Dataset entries
----
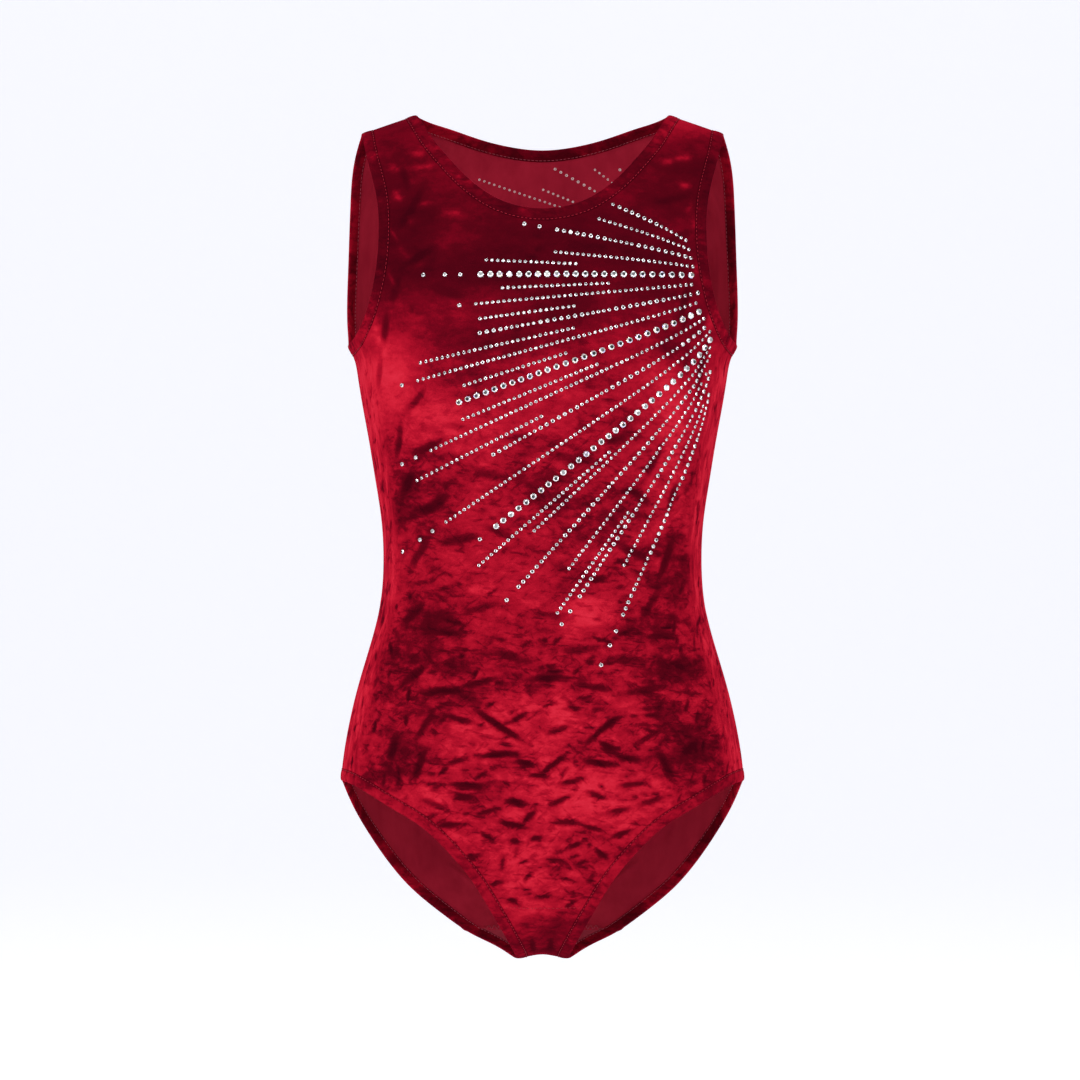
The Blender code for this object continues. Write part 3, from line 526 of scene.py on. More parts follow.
def creaseFields(x, z, onFront):  # depth below the folded cloth, and the painted crease shade, partly the laid-over pile, which paints a highlight where it is negative
    depth = np.zeros_like(x)
    dark = np.zeros_like(x)
    light = np.zeros_like(x)
    for crease in creases[onFront]:
        reach = 2.2 * crease.halfLength + 4 * crease.halfWidth
        near = np.where((np.abs(x - crease.x) < reach) & (np.abs(z - crease.z) < reach))[0]
        turn = math.radians(crease.turn)
        dx, dz = x[near] - crease.x, z[near] - crease.z
        u = dx * math.cos(turn) + dz * math.sin(turn)
        v = dz * math.cos(turn) - dx * math.sin(turn) - crease.bend * u * u
        taper = np.exp(-((u / crease.halfLength) ** 2) ** 1.5)
        narrow = crease.halfWidth * (0.55 + 0.45 * taper)
        trough = taper * np.exp(-((v / narrow) ** 2))
        lip = taper * np.exp(-(((np.abs(v) - 2.1 * narrow) / narrow) ** 2))
        depth[near] += crease.depth * (trough - 0.3 * lip)
        # painted shade: a dark band along each crease, a little to one side; a negative dark paints a
        # highlight instead
        shadow = np.exp(-(((v - 0.25 * narrow) / (0.85 * narrow)) ** 4)) * taper
        dark[near] = np.maximum(dark[near], crease.dark * shadow)
        light[near] = np.maximum(light[near], -crease.dark * taper * np.exp(-((v / crease.halfWidth) ** 2)))
    return depth, dark - light


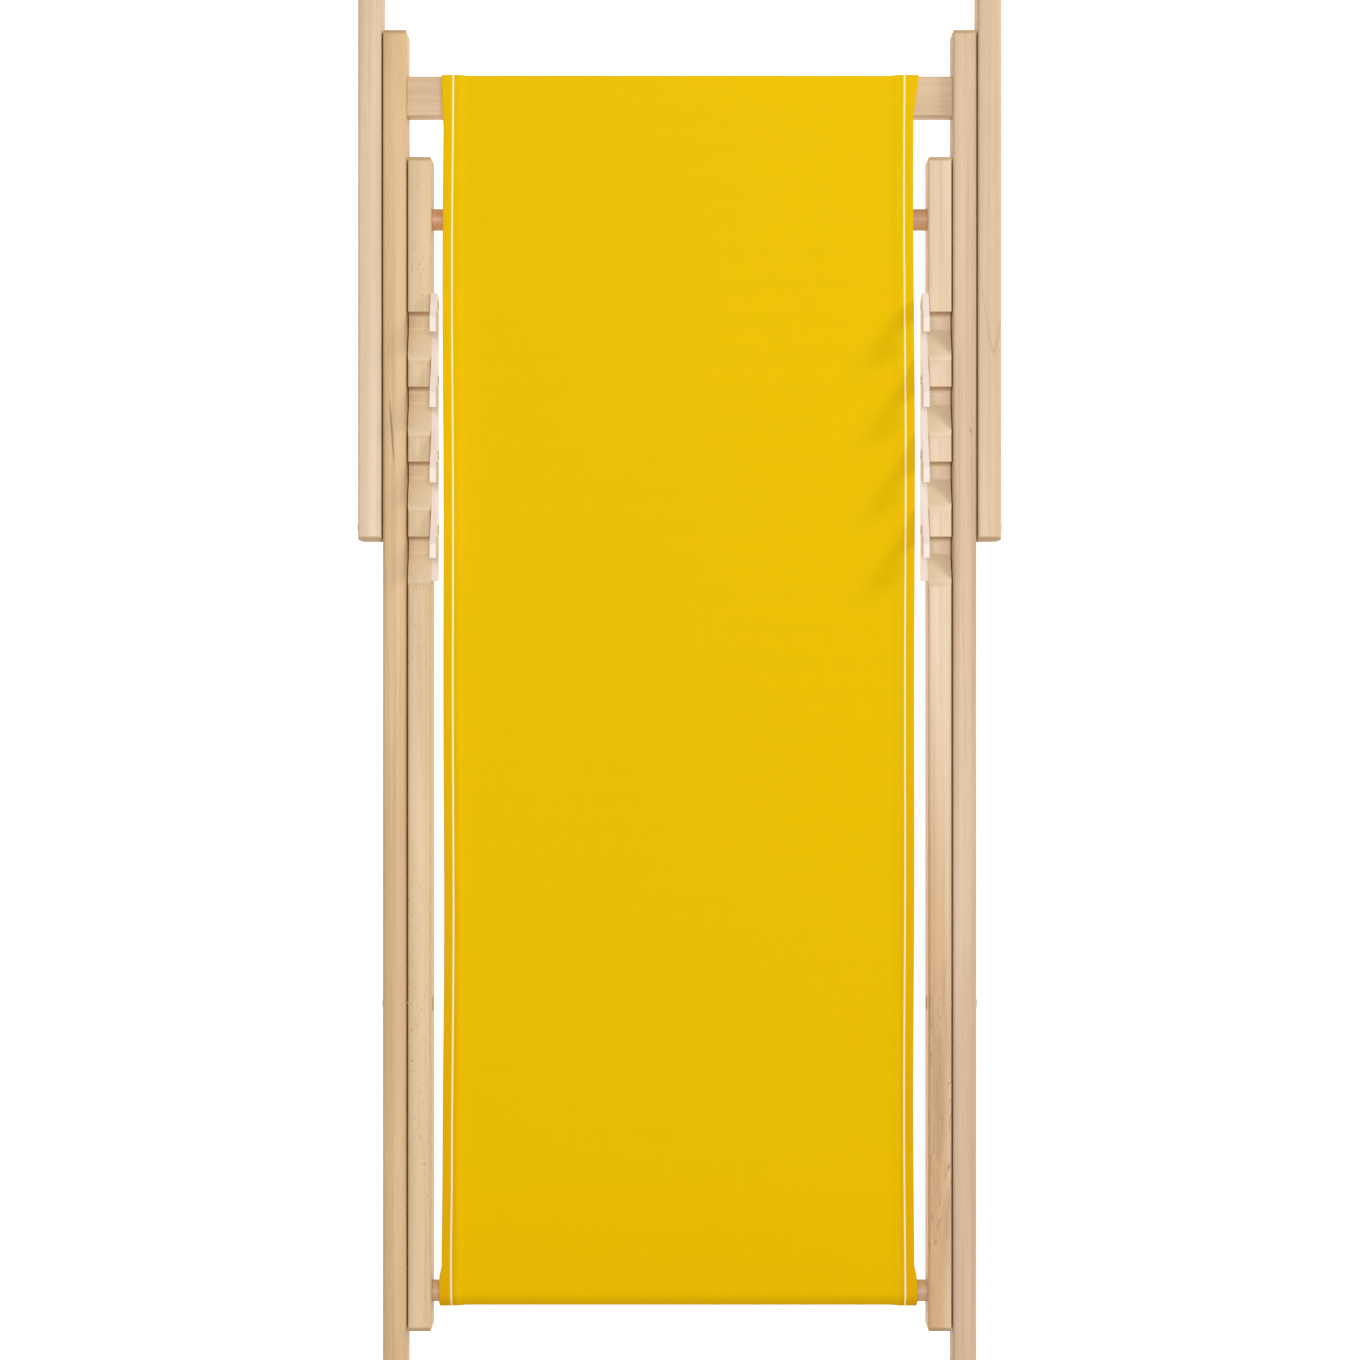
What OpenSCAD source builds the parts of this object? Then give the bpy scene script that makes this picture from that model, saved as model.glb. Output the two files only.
----
__Given task__
In the records above, how many lines contain the word "from"? Give the number alone.

__Task result__
2